Except for Graceland, Simon rarely has written liner notes for his albums. (Garfunkel famously wrote the liners for Sounds of Silence). But for this we get fairly extensive notes detailing the often rhythmic and sonic origins of these songs. Relating beautifully the dry-spell from which he emerged, he offers a great lesson to all songwriters: That even having been to the summit of the songwriting mountain so many times, he’s as anxious and hollow as any songwriter with a blank page, unsure if ever he will again ascend:
“This album began, as mine often do, in a season of emotional winter: barren landscape, no ideas, anxiety about no ideas, lethargy leading to increased caffeine consumption—in short, a not-atypical basket of writer’s feelings, when the urge to create is stirring, but nothing comes of it.”
But the dry spell got broken, as they often do, by meagre musical seeds from which whole songs blossomed, hurling the songwriter into the song without a moment for gratitude : “All of this changes,” he wrote, “without a `Thank you, Lord’ or `Phew, glad that’s over’—when a few chords coalesce, or a rhythmic idea snaps into play.”

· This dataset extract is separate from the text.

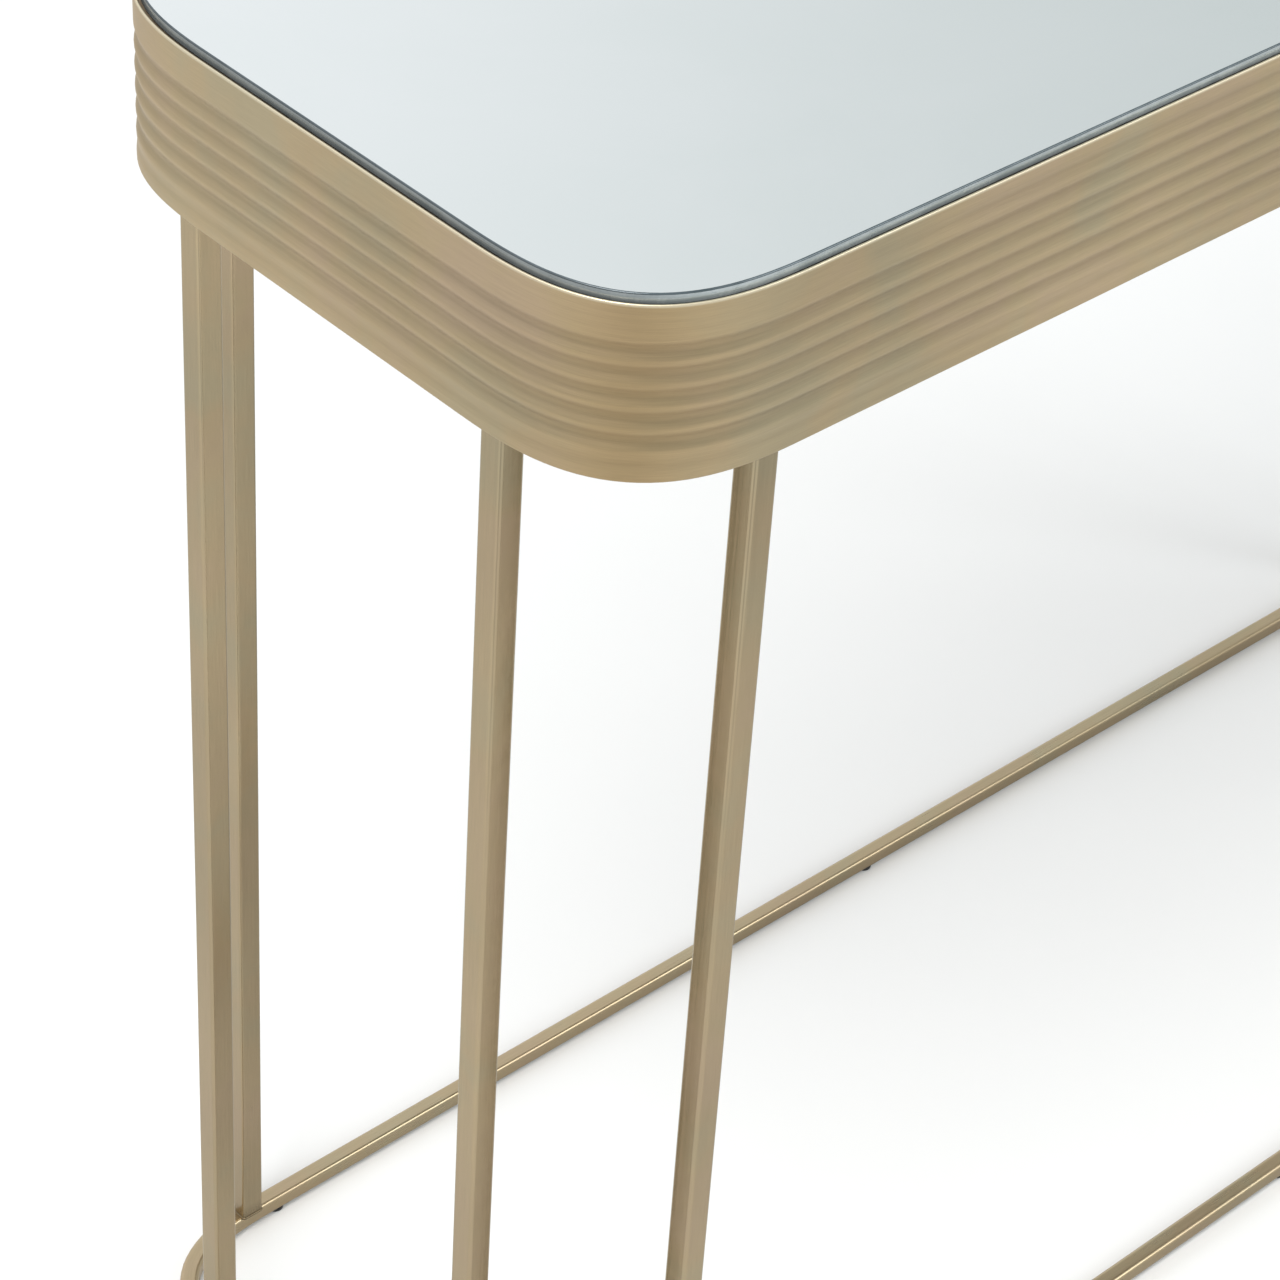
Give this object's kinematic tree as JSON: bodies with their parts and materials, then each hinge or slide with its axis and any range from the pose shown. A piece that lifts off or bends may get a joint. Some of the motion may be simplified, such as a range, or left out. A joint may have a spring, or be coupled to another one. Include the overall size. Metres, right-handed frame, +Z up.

True, the songwriter might be too deep in the river to be thankful for the ride. But for those of us who have had our lives enriched, defined and expanded by the songs and records from this one man, we remain grateful. In a world where it seems the value of everything is diminished or fading, the songs of Simon continue to flourish and amaze. And in times like these, when the divisions between people are more severe than ever, few things matter more than the timeless, unlimited power of song.